On the achievement side, Parties formally approved the Belem Package, which includes the commitment to triple adaptation finance by 2035, thereby elevating adaptation to a core finance priority. The summit also reaffirmed the ambition initially articulated at COP29 – to mobilize external public and private finance towards the $1.3 trillion per year scale by 2035 via the "Baku to Belem Roadmap." Moreover, COP30 approved key texts under the Belem Political Package that embed finance, adaptation and implementation issues into the formal United Nations Framework Convention on Climate Change (UNFCCC) decision-making structure.
Yet significant challenges remain. First, the actual finance flow gap is still immense. While commitments exist, the concrete mechanisms, timelines and volume of funds remain unclear, prompting concerns about delivery credibility. Second, the equity dimension remains unresolved. Developing countries continue to press for predictable, grant-based and non-debt-creating finance, while the text retains broad and non-binding language, leaving room for ambiguity. Third, critical institutional-design issues – such as transparent tagging of finance flows, access conditions, concessionality of funds and mobilization of private capital – remain under operationalized. Fourth, the decision text does not include a binding roadmap for the phase-out of fossil fuels, highlighting a disconnect between mitigation ambition and the finance architecture needed to deliver it.

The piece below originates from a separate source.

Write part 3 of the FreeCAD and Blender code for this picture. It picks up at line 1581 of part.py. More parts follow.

The Boao Forum for Asia annual report titled "Sustainable Development: Asia and the World Annual Report 2025 – Addressing Climate Change: Asia Going Green" was released on March 25, 2025/ VCG
China's contribution
China played an active and constructive role in climate finance negotiations at COP30, reaffirming the principle of common but differentiated responsibilities and emphasizing multilateral cooperation. Li Gao, vice minister of ecology and environment and head of the Chinese delegation, noted that the summit outcome – the "Global Mutirao" decision – required strong political will and represented a hard-won achievement of collective solidarity. China also publicly welcomed the "Baku to Belem Roadmap," citing its potential to align climate finance, adaptation and implementation support for developing countries.
In particular, China emphasized the importance of increasing developing countries' access to climate finance, underlining that funding should be fair, reasonably predictable and more readily accessible – especially for vulnerable nations. At side events hosted in the China Pavilion, Chinese experts and delegation members showcased China's focus on capacity-building and technology-transfer cooperation with Global South partners. China also flagged the international deployment of its renewable-energy technologies and cooperation projects, reiterating that developed countries bear the primary responsibility for mobilizing climate finance.

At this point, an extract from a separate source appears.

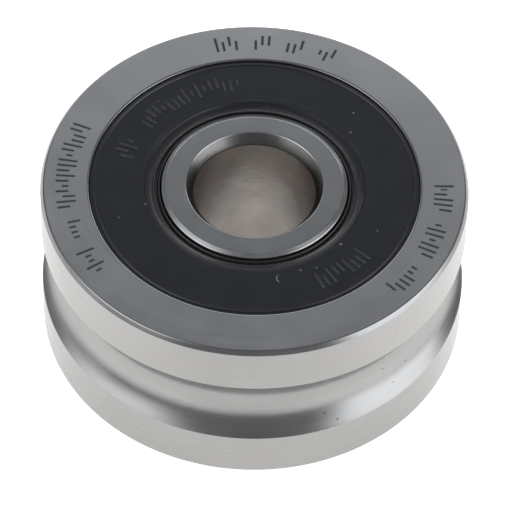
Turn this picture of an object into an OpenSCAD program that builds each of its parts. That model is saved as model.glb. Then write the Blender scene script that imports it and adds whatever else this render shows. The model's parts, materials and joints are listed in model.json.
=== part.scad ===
// Grooved track roller: a double-row angular contact ball bearing whose thick
// outer ring has a Gothic-arch groove that runs along a round guide shaft.
// A stud through the bore holds the inner ring still, and the outer ring turns.
// The roller's axis is Z and the origin is its centre. Lengths are millimetres.

/* [Rings] */
// Outside diameter of the outer ring
outer_d = 42; // [41.5:0.1:43]
// Width of both rings
width = 19; // [18.8:0.1:20]
// Bore of the inner ring
bore_d = 12; // [10:0.1:13]
// Diameter of the inner ring's land, which the seal lips run on
lip_land_d = 18.3; // [18:0.05:18.6]
// Diameter of the inner ring's shoulders beside the balls
inner_shoulder_d = 21.6; // [21.2:0.1:22]
// Diameter of the inner ring's land between the two rows
inner_middle_d = 20; // [19.6:0.1:20.4]
// Diameter of the outer ring's rib between the two rows
outer_rib_d = 27.8; // [27.7:0.1:28.4]
// Diameter of the outer ring's shoulders beside the seals
outer_shoulder_d = 31; // [30.6:0.1:31.2]

/* [Ring edges] */
// Radial size of the chamfer on the outer ring's rim
rim_chamfer_r = 0.3; // [0.2:0.05:0.6]
// Axial size of the chamfer on the outer ring's rim
rim_chamfer_z = 0.45; // [0.2:0.05:0.6]
// Radial size of the chamfer on the inner ring's outer edge
land_chamfer_r = 0.45; // [0.2:0.05:0.6]
// Axial size of the chamfer on the inner ring's outer edge
land_chamfer_z = 0.2; // [0.1:0.05:0.5]
// Radial size of the chamfer at each end of the bore
bore_chamfer_r = 0.75; // [0.4:0.05:0.8]
// Axial size of the chamfer at each end of the bore
bore_chamfer_z = 1.1; // [0.6:0.1:1.4]
// Chamfer where the seal seat meets the outer ring's face
seat_chamfer = 0.12; // [0.08:0.02:0.24]

/* [Guide groove] */
// Diameter of the round guide shaft that the groove runs on
shaft_d = 10; // [8:0.5:10]
// Distance from the roller's axis to the guide shaft's axis
shaft_offset = 24; // [23.8:0.1:24.4]
// Radius of the groove's two arcs over the radius of the shaft
groove_conformity = 1.04; // [1.02:0.01:1.08]
// Angle of the shaft's two contact lines from the groove's middle plane
groove_contact_angle = 45; // [40:1:50]

/* [Ball rows] */
// Diameter of a ball
ball_d = 6.35; // [6:0.05:6.4]
// Balls in each row
balls_per_row = 9; // [7:1:9]
// Diameter of the circle through the ball centres
pitch_d = 25; // [24.9:0.05:25.1]
// Distance between the two rows
row_spacing = 7.5; // [7.2:0.1:7.6]
// Angle between a ball's contact line and the radial plane
contact_angle = 30; // [25:1:35]
// Radius of a raceway over the diameter of a ball
race_conformity = 0.52; // [0.515:0.005:0.53]
// Working gap between a ball and each raceway along the contact line
ball_gap = 0.03; // [0.01:0.01:0.05]

/* [Cages] */
// Radial thickness of a cage
cage_t = 2.4; // [2:0.1:2.6]
// Clearance between a ball and its pocket
pocket_gap = 0.1; // [0.05:0.05:0.15]
// Thickness of the cage's ring behind the pockets
cage_back_t = 0.55; // [0.4:0.05:0.6]
// How far the horns reach past the ball centres
horn_reach = 1.55; // [1.2:0.05:1.8]
// Width of the slot between the two horns of a bridge
horn_slot_w = 0.9; // [0.6:0.1:1.2]
// Depth of that slot
horn_slot_depth = 1.7; // [1.2:0.1:2]

/* [Seals] */
// Diameter of the seal seat in the outer ring
seat_d = 32.5; // [32.3:0.1:32.7]
// Depth of the seat's floor below the ring's face
seat_depth = 1.9; // [1.8:0.05:2]
// Radial depth of the snap groove at the bottom of the seat
snap_depth = 0.35; // [0.2:0.05:0.4]
// Depth of the seal's face below the ring's face
seal_recess = 0.2; // [0.15:0.05:0.3]
// Thickness of the seal's body
seal_t = 1.35; // [1.25:0.05:1.4]
// Thickness of the steel stiffener in the rubber
stiffener_t = 0.4; // [0.3:0.05:0.5]
// Radius of the moulded bead round the seal's outer edge
rim_bead_r = 0.1; // [0.06:0.01:0.13]
// Running gap between the seal's lip and the inner ring
lip_gap = 0.03; // [0.02:0.01:0.05]

/* [Hidden] */
rows = ["upper", "lower"];
ball_nodes = [for (row = rows, i = [1 : balls_per_row]) str("ball_", row, "_", i)];

$fn = 180;
over = 1; // how far a cut runs past the material that it removes
steel = [0.62, 0.63, 0.64];
ball_steel = [0.78, 0.79, 0.80];
polyamide = [0.85, 0.80, 0.66];
rubber = [0.13, 0.13, 0.14];
zinc = [0.55, 0.56, 0.58];

half_w = width / 2;
outer_r = outer_d / 2;
bore_r = bore_d / 2;
lip_land_r = lip_land_d / 2;
inner_shoulder_r = inner_shoulder_d / 2;
inner_middle_r = inner_middle_d / 2;
outer_rib_r = outer_rib_d / 2;
outer_shoulder_r = outer_shoulder_d / 2;
ball_r = ball_d / 2;
pitch_r = pitch_d / 2;
row_z = row_spacing / 2;

// Guide groove: each arc's centre lies past the shaft's centre, on the contact line
groove_r = groove_conformity * shaft_d / 2;
groove_shift = groove_r - shaft_d / 2;
groove_centre_r = shaft_offset + groove_shift * cos(groove_contact_angle);
groove_centre_z = groove_shift * sin(groove_contact_angle);

// Raceways: the back-to-back arrangement, so the outer contacts lie towards the middle
race_r = race_conformity * ball_d;
race_shift = race_r - ball_r - ball_gap;
race_shift_r = race_shift * cos(contact_angle);
race_shift_z = race_shift * sin(contact_angle);
outer_race_z = row_z + race_shift_z;
inner_race_z = row_z - race_shift_z;

// Seal seat in the outer ring, and the land that the seal's lip runs on
seat_r = seat_d / 2;
seat_z = half_w - seat_depth;
snap_r = seat_r + snap_depth;
snap_h = 0.6; // height of the snap groove's straight wall
snap_top_z = seat_z + snap_h;
seal_top = half_w - seal_recess;
seal_bottom = seal_top - seal_t;
lip_land_reach = 0.6; // how far the land runs on below the seal
lip_land_bottom = seal_bottom - lip_land_reach;

// Seal, from the lip outwards
lip_r = lip_land_r + lip_gap;
lip_tip_w = 0.12; // radial width of the lip's tip
lip_tip_below = 0.05; // how far the tip reaches below the seal's underside
lip_tip_above = 0.08; // height above that underside at which the tip begins
lip_edge_r = lip_land_r + 0.16; // inner edge of the lip's upper rim
lip_edge_w = 0.14;
lip_edge_z = seal_top - 0.22;
lip_back_w = 0.26; // width of the lip where it meets the floor of the channel behind it
channel_z = seal_top - 0.65; // floor of that channel
neck_r = lip_land_r + 0.6; // outer side of that channel, under the seal
ridge_r = neck_r + 0.05; // inner side of the ridge beside the channel
ridge_w = 0.16;
ridge_z = seal_top - 0.25;
trough_z = seal_top - 0.38; // lowest part of the shallow trough outside the ridge
trough_slope = 0.12; // width of the trough's slope up to the ridge
shoulder_r = ridge_r + 1.07; // where the seal's face begins
shoulder_slope = 0.12; // width of the step from the trough up to the face
shoulder_drop = 0.16; // height of that step
stiffener_inner_r = lip_land_r + 1.65;
stiffener_outer_r = outer_shoulder_r + 0.1;
stiffener_flange_h = stiffener_t + 0.4;
seal_gap = 0.05; // between the seal's edge and the ring round it
rim_bead_inset = 0.47; // from the seat's wall to the middle of the bead

// Cage
pocket_r = ball_r + pocket_gap;
cage_top = row_z + pocket_r + cage_back_t;
cage_bottom = row_z - horn_reach;
cage_inner_r = pitch_r - cage_t / 2;
cage_edge = 0.25; // chamfer on the cage's outward edges

function ball_turn(i, row) = (i - 1 + (row == "lower" ? 0.5 : 0)) * 360 / balls_per_row;

// Repeats a half section on both sides of the middle plane
module both_sides() {
    children();
    mirror([0, 1]) children();
}

// Puts an upper piece in its row: the lower row is its mirror image
module in_row(row) {
    if (row == "lower") mirror([0, 0, 1]) children();
    else children();
}

// Section of the groove: the overlap of two circles is a Gothic arch
module groove_section() {
    intersection() {
        translate([groove_centre_r, groove_centre_z]) circle(groove_r);
        translate([groove_centre_r, -groove_centre_z]) circle(groove_r);
    }
}

// What is cut from the upper half of the outer ring's section
module outer_ring_cuts() {
    translate([pitch_r - race_shift_r, outer_race_z]) circle(race_r);
    translate([0, outer_race_z]) square([outer_shoulder_r, width]);
    translate([0, seat_z]) square([seat_r, width]);
    // snap groove, with a sloped upper wall that holds the seal down
    polygon([[seat_r - over, seat_z], [snap_r, seat_z], [snap_r, snap_top_z],
             [seat_r, snap_top_z + snap_depth], [seat_r - over, snap_top_z + snap_depth]]);
    polygon([[seat_r, half_w - seat_chamfer], [seat_r + seat_chamfer + over, half_w + over],
             [seat_r - over, half_w + over]]);
    polygon([[outer_r - rim_chamfer_r, half_w], [outer_r, half_w - rim_chamfer_z],
             [outer_r + over, half_w - rim_chamfer_z], [outer_r + over, half_w + over],
             [outer_r - rim_chamfer_r, half_w + over]]);
}

module outer_ring() {
    color(steel) rotate_extrude() difference() {
        translate([outer_rib_r, -half_w]) square([outer_r - outer_rib_r, width]);
        groove_section();
        both_sides() outer_ring_cuts();
    }
}

// What is cut from the upper half of the inner ring's section
module inner_ring_cuts() {
    translate([pitch_r + race_shift_r, inner_race_z]) circle(race_r);
    translate([inner_middle_r, -over])
        square([inner_shoulder_r - inner_middle_r + over, inner_race_z + over]);
    translate([lip_land_r, lip_land_bottom])
        square([inner_shoulder_r - lip_land_r + over, width]);
    polygon([[lip_land_r - land_chamfer_r, half_w], [lip_land_r, half_w - land_chamfer_z],
             [lip_land_r + over, half_w - land_chamfer_z], [lip_land_r + over, half_w + over],
             [lip_land_r - land_chamfer_r, half_w + over]]);
    polygon([[bore_r, half_w - bore_chamfer_z], [bore_r + bore_chamfer_r, half_w],
             [bore_r + bore_chamfer_r, half_w + over], [bore_r - over, half_w + over],
             [bore_r - over, half_w - bore_chamfer_z]]);
}

module inner_ring() {
    color(steel) rotate_extrude() difference() {
        translate([bore_r, -half_w]) square([inner_shoulder_r - bore_r, width]);
        both_sides() inner_ring_cuts();
    }
}

// One ball in its place, turned round the roller's axis
module ball(row, i) {
    color(ball_steel) in_row(row) rotate([0, 0, ball_turn(i, row)])
        translate([pitch_r, 0, row_z]) sphere(ball_r);
}

// Slot that lets the two horns of a bridge spring apart, open towards the middle
module horn_slot() {
    slot_top = cage_bottom + horn_slot_depth;
    translate([cage_inner_r - over, 0, slot_top - horn_slot_w / 2])
        rotate([0, 90, 0]) cylinder(h = cage_t + 2 * over, d = horn_slot_w);
    translate([cage_inner_r - over, -horn_slot_w / 2, cage_bottom - over])
        cube([cage_t + 2 * over, horn_slot_w, slot_top - horn_slot_w / 2 - cage_bottom + over]);
}

// Snap cage: a ring on the outward side with horns that reach round each ball
module cage(row) {
    color(polyamide) in_row(row) difference() {
        rotate_extrude() difference() {
            translate([cage_inner_r, cage_bottom]) square([cage_t, cage_top - cage_bottom]);
            for (r = [cage_inner_r, cage_inner_r + cage_t])
                translate([r, cage_top]) rotate(45)
                    square(cage_edge * sqrt(2), center = true);
        }
        for (i = [1 : balls_per_row]) rotate([0, 0, ball_turn(i, row)]) {
            translate([pitch_r, 0, row_z]) sphere(pocket_r);
            rotate([0, 0, 180 / balls_per_row]) horn_slot();
        }
    }
}

// Section of the steel stiffener: a flat washer with its outer edge turned up
module stiffener_section() {
    translate([stiffener_inner_r, seal_bottom])
        square([stiffener_outer_r - stiffener_inner_r, stiffener_t]);
    translate([stiffener_outer_r - stiffener_t, seal_bottom])
        square([stiffener_t, stiffener_flange_h]);
}

module stiffener(row) {
    color(zinc) in_row(row) rotate_extrude() stiffener_section();
}

// Section of the rubber: a snap foot, a flat face with a trough and a ridge inside it, and a lip
module rubber_section() {
    foot_r = snap_r - seal_gap;
    wall_r = seat_r - seal_gap;
    foot_inner_r = stiffener_outer_r + seal_gap;
    polygon([
        [ridge_r, channel_z], [ridge_r, ridge_z], [ridge_r + ridge_w, ridge_z],
        [ridge_r + ridge_w + trough_slope, trough_z],
        [shoulder_r - shoulder_slope, seal_top - shoulder_drop], [shoulder_r, seal_top],
        [wall_r, seal_top],
        [wall_r, snap_top_z + snap_depth - seal_gap], [foot_r, snap_top_z - seal_gap],
        [foot_r, seat_z], [foot_inner_r, seat_z], [foot_inner_r, seal_bottom],
        [neck_r, seal_bottom], [lip_r + lip_tip_w, seal_bottom - lip_tip_below],
        [lip_r, seal_bottom + lip_tip_above], [lip_edge_r, lip_edge_z],
        [lip_edge_r + lip_edge_w, lip_edge_z], [lip_edge_r + lip_back_w, channel_z]]);
}

module seal(row) {
    color(rubber) in_row(row) {
        rotate_extrude() difference() {
            rubber_section();
            stiffener_section();
        }
        rotate_extrude() translate([seat_r - rim_bead_inset, seal_top]) circle(rim_bead_r);
    }
}

outer_ring();
inner_ring();
for (row = rows) {
    cage(row);
    seal(row);
    stiffener(row);
    for (i = [1 : balls_per_row])
        ball(row, i);
}
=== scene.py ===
"""Looks of the grooved track roller: turned and ground rings, moulded seals, balls and cages,
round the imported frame. Sections are in millimetres, as radius and height above the middle plane."""

import json
import math
import random

import bpy
import numpy as np
from mathutils import Euler, Matrix, Vector


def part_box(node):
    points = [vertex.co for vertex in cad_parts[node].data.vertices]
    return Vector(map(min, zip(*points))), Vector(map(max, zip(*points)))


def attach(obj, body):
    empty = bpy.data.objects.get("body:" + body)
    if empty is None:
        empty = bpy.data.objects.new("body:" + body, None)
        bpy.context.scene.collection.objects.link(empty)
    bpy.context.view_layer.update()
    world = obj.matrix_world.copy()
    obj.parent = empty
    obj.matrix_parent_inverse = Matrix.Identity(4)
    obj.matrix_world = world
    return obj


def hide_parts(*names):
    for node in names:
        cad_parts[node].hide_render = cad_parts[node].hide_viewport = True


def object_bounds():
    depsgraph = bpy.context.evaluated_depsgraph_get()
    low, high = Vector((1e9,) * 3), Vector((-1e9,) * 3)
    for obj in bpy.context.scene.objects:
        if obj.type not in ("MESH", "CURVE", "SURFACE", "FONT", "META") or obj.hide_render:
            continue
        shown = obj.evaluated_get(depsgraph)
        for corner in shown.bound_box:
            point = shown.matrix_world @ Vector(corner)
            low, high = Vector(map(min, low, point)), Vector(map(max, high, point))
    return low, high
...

By maintaining this engagement and emphasizing South-South cooperation, China contributed to amplifying the voice of developing countries in the climate finance negotiations. China's more active diplomacy and visible presence at COP30 helped raise the profile of the finance pillar and make it more inclusive.
A view of Belem, Brazil. /VCG
Outlook for climate finance beyond COP30
At COP30, the standout achievement in the finance domain was the elevation of ambition. The "Baku to Belem Roadmap" sets a collective aim of mobilizing at least $1.3 trillion annually by 2035 for climate action in developing countries, and for the first time, adaptation funding featured prominently alongside mitigation.
However, major glitches remain. Actual flows are far below required levels; only a small share goes to adaptation and the most vulnerable countries, and critical issues of concessionality, transparency and access remain unresolved.
Looking ahead, climate finance in the post-COP30 era should center on three key pillars. First, translate ambition into action by converting pledges into near-term commitments supported by clear pipelines and milestones. Second, enhance access and equity by increasing grant-based and low-interest finance, especially for adaptation, and ensure it is predictable and accessible for vulnerable countries. Third, operationalize transparency and mobilize private capital by establishing robust tagging and reporting frameworks and develop leveraging mechanisms to bring private finance into the fold without compromising equity.